Was ist es denn, das ich empfinde und merke? Was für ein Feuer erwärmt doch mein Herz? Was für ein Licht bestrahlt mein Herz? O Du Feuer, das allezeit brennt, und nimmer verlischt, entzünde mich! O Du Licht, das allezeit leuchtet und nimmer verdunkelt wird, erleuchte mich! O, dass ich von Dir entzündet immer brennen möchte! Du heiliges Licht, wie brennst Du so lieblich! Wie leuchtest Du so heimlich! Wie entzündest und durchglühst Du so ganz erwünscht! Wehe denen, die nicht von Dir entzündet sind, die nicht von Dir erleuchtet werden, o Du wahrhaftiges Licht, das die ganze Welt erleuchtet, dessen Licht die Welt erfüllt! Wehe den blinden Augen, die Dich nicht sehen, Du Sonne, die da erleuchtet Himmel und Erde!

Wehe den verfinsterten Augen, die Dich nicht sehen. können, wehe den Augen, die sich abwenden die Wahrheit zu sehen! Wehe auch denen, die sich nicht abwenden, die Lügen und Üppigkeit zu sehen! Denn die an die Finsternis gewöhnten Augen können den Glanz der höchsten Wahrheit nicht anschauen, können auch vom Licht nichts urteilen, als die in der Finsternis ihre Wohnung haben: Finsternis sehen sie, Finsternis lieben sie, Finsternis loben sie; gehen also aus einer Finsternis in die andre, und wissen nicht, wo sie in den Abgrund stürzen. Es sind arme elende Menschen, die nicht wissen, was sie verlieren, und die sind gewisslich noch armseliger und elender, die da wissen, was sie verlieren, die da fallen mit offnen Augen und lebendig zur Hölle hinabfahren.

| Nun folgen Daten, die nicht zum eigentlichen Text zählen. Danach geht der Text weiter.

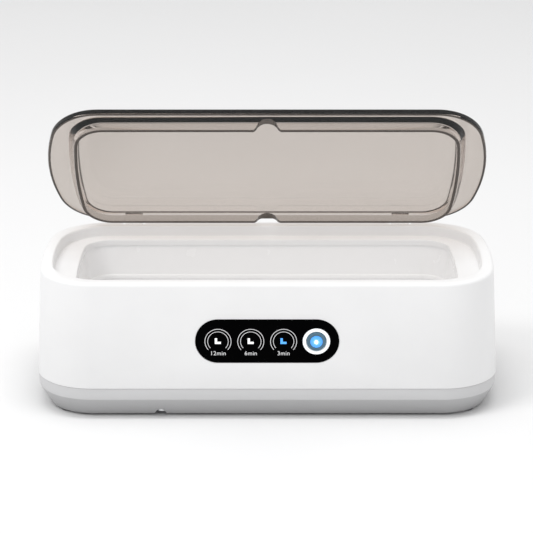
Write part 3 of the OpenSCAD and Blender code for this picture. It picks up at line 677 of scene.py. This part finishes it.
def notch_outline(foot_z):
    """Half-round notch with flared lower corners, open downwards."""
    r, flare = 5.0, 0.35
    top = arc(0, foot_z - 0.3, r, math.pi - flare, flare, 28)
    side_x = r * math.cos(flare) + 0.8
    right = [(side_x, foot_z + 0.55), (side_x + 0.6, foot_z + 0.12), (side_x + 1.4, foot_z - 0.1)]
    right.append((side_x + 1.4, foot_z - 3))
    return [(-x, z) for x, z in reversed(right)] + top + right


# ---- panel ----

def rounded_plate(flat_of, y_front, y_back, r, steps=5):
    """A plate standing upright whose front edge is rounded. flat_of(inset) gives its outline."""
    bm = bmesh.new()
    rows = []
    turn = [math.pi / 2 * i / steps for i in range(steps + 1)]
    profile = [(r - r * math.sin(a), y_front + r - r * math.cos(a)) for a in turn] + [(0, y_back)]
    for inset, y in profile:
        rows.append([bm.verts.new((x, y, z)) for x, z in flat_of(inset)])
    for near, far in zip(rows, rows[1:]):
        for k in range(len(near)):
            m = (k + 1) % len(near)
            bm.faces.new((near[k], near[m], far[m], far[k]))
    bm.faces.new(rows[0])
    bm.faces.new(list(reversed(rows[-1])))
    return bm


def panel():
    w, h = panel_high.x - panel_low.x, panel_high.z - panel_low.z
    bm = rounded_plate(lambda i: stadium(PANEL_X, PANEL_Z, w - 2 * i, h - 2 * i),
                       PANEL_FACE, PANEL_BACK, 0.3)
    made = raw_object(bm, "panel_glass")
    hole = prism(circle(BUTTON_X, PANEL_Z, RING_R + 0.1, 64), PANEL_FACE - 1, PANEL_BACK + 1)
    combine(made, [raw_object(hole)], "DIFFERENCE")
    smooth(made.data)
    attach(made, "casing")
    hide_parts("panel_lens")
    dress(made, BLACK)


def button():
    """Light ring, pressed cap and lit centre, each turned about the button's axis."""
    face_y, skirt_y, ring_y = cap_low.y, cap_high.y, ring_low.y
    ring_section = [(RING_R, ring_high.y), (RING_R, ring_y + 0.35), (RING_R - 0.1, ring_y + 0.1)]
    ring_section += [(RING_R - 0.35, ring_y), (4.75, ring_y), (4.5, ring_y + 0.1)]
    ring_section += [(4.4, ring_y + 0.35), (4.4, ring_high.y)]
    spin("light_ring", ring_section, "button_ring", HALO, "casing")
    cap_r, flange_r, skirt_r, stem_r, lens_r = 4.15, 4.9, 3.5, 1.2, 2.66
    stem_y, seat_y = mm_box("switch_plunger")[0].y, face_y + 1.0
    cap = [(flange_r, skirt_y), (flange_r, skirt_y - 0.5), (cap_r, skirt_y - 0.5)]
    cap += [(cap_r, face_y + 0.55), (4.0, face_y + 0.2), (3.7, face_y + 0.03), (3.4, face_y)]
    cap += [(2.95, face_y + 0.04), (2.72, face_y + 0.2), (2.7, seat_y), (0.0, seat_y)]
    cap += [(0.0, stem_y), (stem_r, stem_y), (stem_r, face_y + 2.0), (skirt_r, face_y + 2.0)]
    cap.append((skirt_r, skirt_y))
    spin("button_face", cap, "button_cap", TEAL, "button_body")
    rise, steps = 0.35, 8
    turn = [math.pi / 2 * i / steps for i in range(steps, 0, -1)]
    dome = [(lens_r * math.sin(a), lens_low.y + rise - rise * math.cos(a)) for a in turn]
    lens = [(lens_r, lens_high.y)] + dome + [(0.0, lens_low.y), (0.0, lens_high.y)]
    spin("button_light", lens, "button_lens", LIT, "button_body")


def spin(name, profile, node, material, body, steps=64):
    """A solid turned about the button's axis, from (radius, y) points that run round its section."""
    bm = bmesh.new()
    rows = []
    for i in range(steps):
        a = 2 * math.pi * i / steps
        cos, sin = math.cos(a), math.sin(a)
        rows.append([bm.verts.new((BUTTON_X + r * cos, y, PANEL_Z + r * sin)) for r, y in profile])
    for i in range(steps):
        here, there = rows[i], rows[(i + 1) % steps]
        for k in range(len(profile)):
            m = (k + 1) % len(profile)
            bm.faces.new((here[k], here[m], there[m], there[k]))
    bmesh.ops.remove_doubles(bm, verts=bm.verts, dist=0.0005)
    bmesh.ops.dissolve_degenerate(bm, edges=bm.edges, dist=0.0002)
    made = new_object(name, finish_mesh(bm, name, 40), body)
    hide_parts(node)
    dress(made, material)


def band(points, width, y0, y1):
    """A flat strip of the given width along points in X and Z, as a thin solid."""
    left, right = [], []
    for i, (x, z) in enumerate(points):
        ax, az = points[max(i - 1, 0)]
        bx, bz = points[min(i + 1, len(points) - 1)]
        length = math.hypot(bx - ax, bz - az)
        nx, nz = -(bz - az) / length * width / 2, (bx - ax) / length * width / 2
        left.append((x + nx, z + nz))
        right.append((x - nx, z - nz))
    return prism(left + list(reversed(right)), y0, y1)


def dial(name, x, label, hands):
    """One timer dial: two open rings, clock hands and its minutes, printed on the panel."""
    y0, y1 = PANEL_FACE - 0.03, PANEL_FACE + 0.02
    gap = math.radians(48)
    marks = []
    for r, width in ((5.6, 0.24), (4.4, 0.22)):
        line = arc(x, PANEL_Z, r, gap - math.pi / 2, 1.5 * math.pi - gap, 48)
        marks.append(band(line, width, y0, y1))
    join_marks(name + "_rings", marks, GREY_PRINT)
    left, low, reach, bar = x - 1.35, PANEL_Z - 1.1, 2.6, 1.0
    hand = [(left, low + reach), (left, low), (left + reach, low), (left + reach, low + bar)]
    hand += [(left + bar, low + bar), (left + bar, low + reach)]
    join_marks(name + "_hands", [prism(hand, y0, y1)], hands)
    text = bpy.data.curves.new(name + "_label", "FONT")
    text.body = label
    text.align_x, text.align_y = "CENTER", "BOTTOM_BASELINE"
    text.size = 2.65 * MM
    text.extrude = 0.025 * MM
    text.space_character = 1.05
    letters = bpy.data.objects.new(name + "_label", text)
    bpy.context.scene.collection.objects.link(letters)
    spot = Vector((x, PANEL_FACE - 0.005, PANEL_Z - 6.25)) * MM
    letters.matrix_world = Matrix.Translation(spot) @ Matrix.Rotation(math.pi / 2, 4, "X")
    bpy.context.view_layer.update()
    mesh = bpy.data.meshes.new_from_object(letters)
    mesh.transform(letters.matrix_world)
    bpy.data.objects.remove(letters, do_unlink=True)
    made = new_object(name + "_minutes", mesh, "casing")
    dress(made, GREY_PRINT)


def join_marks(name, parts, material):
    whole = bmesh.new()
    for part in parts:
        mesh = bpy.data.meshes.new("part")
        part.to_mesh(mesh)
        part.free()
        whole.from_mesh(mesh)
        bpy.data.meshes.remove(mesh)
    made = new_object(name, finish_mesh(whole, name), "casing")
    dress(made, material)


# ---- finishes for the parts that stay as the frame has them ----

def dress_nodes():
    """Gives every node its material, by the slot that the record names."""
    made = {
        "ring_white": HALO, "button_blue": TEAL, "lens_blue": LIT, "panel_black": BLACK,
        "white_abs": WHITE, "grey_abs": GREY, "tank_enamel": ENAMEL, "smoke_clear": SMOKE,
    }
    # slot, name, colour, shift, roughness, grain in mm, grain depth in mm
    plastics = (
        ("silicone", "clear_silicone", (0.82, 0.82, 0.81), 0.02, (0.4, 0.55), 0.8, 0.01),
        ("ceramic", "fired_ceramic", (0.70, 0.65, 0.52), 0.04, (0.5, 0.7), 0.4, 0.01),
        ("epoxy", "cured_glue", (0.60, 0.47, 0.26), 0.05, (0.2, 0.35), 2.0, 0.02),
        ("red_wire", "red_insulation", (0.55, 0.03, 0.02), 0.02, (0.35, 0.45), 0.6, 0.01),
        ("black_wire", "black_insulation", (0.02, 0.02, 0.02), 0.005, (0.35, 0.45), 0.6, 0.01),
        ("circuit_board", "solder_mask", (0.02, 0.20, 0.07), 0.02, (0.25, 0.4), 1.5, 0.01),
        ("black_epoxy", "black_moulding", (0.022, 0.022, 0.023), 0.006, (0.4, 0.55), 0.4, 0.006),
        ("ferrite", "ferrite", (0.06, 0.06, 0.065), 0.02, (0.55, 0.75), 0.5, 0.02),
        ("yellow_tape", "winding_tape", (0.72, 0.48, 0.05), 0.04, (0.2, 0.3), 1.0, 0.01),
        ("red_film", "dipped_film", (0.42, 0.05, 0.03), 0.03, (0.2, 0.3), 1.5, 0.01),
        ("capacitor_sleeve", "capacitor_sleeve", (0.02, 0.03, 0.12), 0.01, (0.2, 0.3), 1.5, 0.005),
        ("nylon", "natural_nylon", (0.80, 0.77, 0.66), 0.03, (0.4, 0.5), 0.6, 0.008),
        ("ribbon_grey", "ribbon_cable", (0.50, 0.50, 0.52), 0.03, (0.4, 0.5), 0.8, 0.01),
        ("led_white", "white_led", (0.85, 0.82, 0.62), 0.03, (0.15, 0.25), 0.6, 0.004),
        ("led_blue", "blue_led", (0.45, 0.66, 0.92), 0.03, (0.15, 0.25), 0.6, 0.004),
        ("foam_tape", "foam_tape", (0.10, 0.10, 0.10), 0.03, (0.8, 0.95), 0.3, 0.03),
        ("foot_rubber", "foot_rubber", (0.10, 0.10, 0.105), 0.02, (0.7, 0.85), 0.4, 0.02),
    )
    for slot, *look in plastics:
        made[slot] = moulded(*look)
    # slot, name, colour, shift, roughness, stretch, grain in mm, grain depth in mm
    metals = (
        ("plated_steel", "zinc_plate", (0.66, 0.67, 0.68), 0.05, (0.22, 0.36), (1, 1, 1), 1.2, 0.002),
        ("aluminium", "extruded_aluminium", (0.70, 0.71, 0.72), 0.04, (0.3, 0.45), (1, 1, 8), 2.0, 0.004),
        ("copper", "enamelled_copper", (0.72, 0.33, 0.16), 0.05, (0.2, 0.35), (1, 1, 1), 0.5, 0.01),
        ("pin_steel", "ground_pin", (0.72, 0.72, 0.73), 0.03, (0.15, 0.25), (12, 1, 1), 2.0, 0.001),
        ("brass", "brass", (0.80, 0.60, 0.26), 0.05, (0.2, 0.32), (1, 1, 1), 1.0, 0.002),
    )
    for slot, *look in metals:
        made[slot] = drawn_metal(*look)
    for part in frame["record"]["subparts"]:
        mesh = frame["nodes"][part["node"]].data
        mesh.materials.clear()
        mesh.materials.append(made[part["material_slot"]])


# ---- surroundings ----

def floor():
    bm = bmesh.new()
    bmesh.ops.create_grid(bm, x_segments=2, y_segments=2, size=4.0)
    mesh = bpy.data.meshes.new("floor")
    bm.to_mesh(mesh)
    bm.free()
    made = bpy.data.objects.new("floor", mesh)
    bpy.context.scene.collection.objects.link(made)
    shade = Shade("floor").set(Roughness=0.7, Specular_IOR_Level=0.2)
    shade.colours(shade.noise(300, 4), (0.78, 0.78, 0.782), (0.79, 0.79, 0.792))
    mesh.materials.append(shade.material)


def area_light(name, spot, aim, size, power, size_y=None):
    data = bpy.data.lights.new(name, "AREA")
    data.shape = "RECTANGLE"
    data.size, data.size_y = size, size_y or size
    data.energy = power
    made = bpy.data.objects.new(name, data)
    made.location = spot
    made.rotation_euler = (Vector(aim) - Vector(spot)).to_track_quat("-Z", "Y").to_euler()
    made.visible_glossy = made.visible_transmission = False
    bpy.context.scene.collection.objects.link(made)


def studio():
    world = bpy.data.worlds.new("studio")
    bpy.context.scene.world = world
    world.use_nodes = True
    back = world.node_tree.nodes["Background"]
    back.inputs["Color"].default_value = (1.0, 1.0, 1.0, 1)
    back.inputs["Strength"].default_value = 0.80
    area_light("key", (-0.75, -0.55, 1.25), (0, 0, 0.04), 0.5, 5.5)
    area_light("top_front", (0.1, -0.9, 1.1), (0, 0, 0.05), 0.9, 1.0)
    area_light("overhead", (0, -0.18, 1.41), (0, -0.02, 0.08), 0.9, 6.5, 0.25)
    bpy.context.scene.view_settings.view_transform = "Standard"


def camera():
    """The photograph's view: nearly level, a little above the rim, with a long lens."""
    elevation, distance, focal = math.radians(19.5), 0.892, 133.9
    aim = Vector((0, 0, 0.036))
    data = bpy.data.cameras.new("camera")
    data.lens, data.sensor_width = focal, 36.0
    data.shift_x, data.shift_y = -0.0013, 0.0749
    data.clip_start, data.clip_end = 0.05, 20.0
    made = bpy.data.objects.new("camera", data)
    made.location = aim + distance * Vector((0, -math.cos(elevation), math.sin(elevation)))
    made.rotation_euler = (math.pi / 2 - elevation, 0, 0)
    bpy.context.scene.collection.objects.link(made)
    bpy.context.scene.camera = made


camera()
studio()
floor()
dress_nodes()
casing()
base()
tank()
lid()
panel()
button()
for place, (minutes, hands) in enumerate(((12, PRINT), (6, PRINT), (3, BLUE_PRINT))):
    dial(f"dial_{minutes}", (place - 1.5) * DIAL_PITCH, f"{minutes}min", hands)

O Du allerseligstes Licht, das einzig nur die allerreinsten und ganz gereinigten Augen sehen können! Selig sind, die reines Herzens sind, denn sie werden GOtt schauen! Reinige mich, Du meine reinigende Kraft, mache nur meine Augen gesund, auf dass ich mit gesunden Augen Dich beschauen möge als Den, welchen allein die gesunden Augen schauen. Du unnahbarer Glanz, ich bitte Dich, nimm hinweg die Schuppen der alten Finsternis mit den Strahlen Deiner Erleuchtung, auf dass ich Dich sehen möge mit stetem Anschauen und also in Deinem Licht das Licht sehe. Ich sage Dir Dank, mein Licht, siehe, ich sehe nun! Ach, mein HErr, lass mein Gesicht aus Dir zunehmen und größer werden. Eröffne mir meine Augen, dass ich sehe die Wunder an Deinem Gesetz, der Du in Deinen Heiligen so wunderbar bist. Ich sage. Dir Dank, mein Licht, stehe, ich sehe nun, aber durch einen Spiegel in einem dunklen Wort. Wann aber werd ich Dich sehen von Angesicht zu Angesicht? Wann wird der Tag der Freuden und des Frohlockens kommen, an dem ich werde eingehen zur Stätte des wunderbaren Heiligtums, bis in das Haus Gottes, auf dass ich möge sehen den, der mich sieht, von Angesicht zu Angesicht, und mein Verlangen ersättigt werde.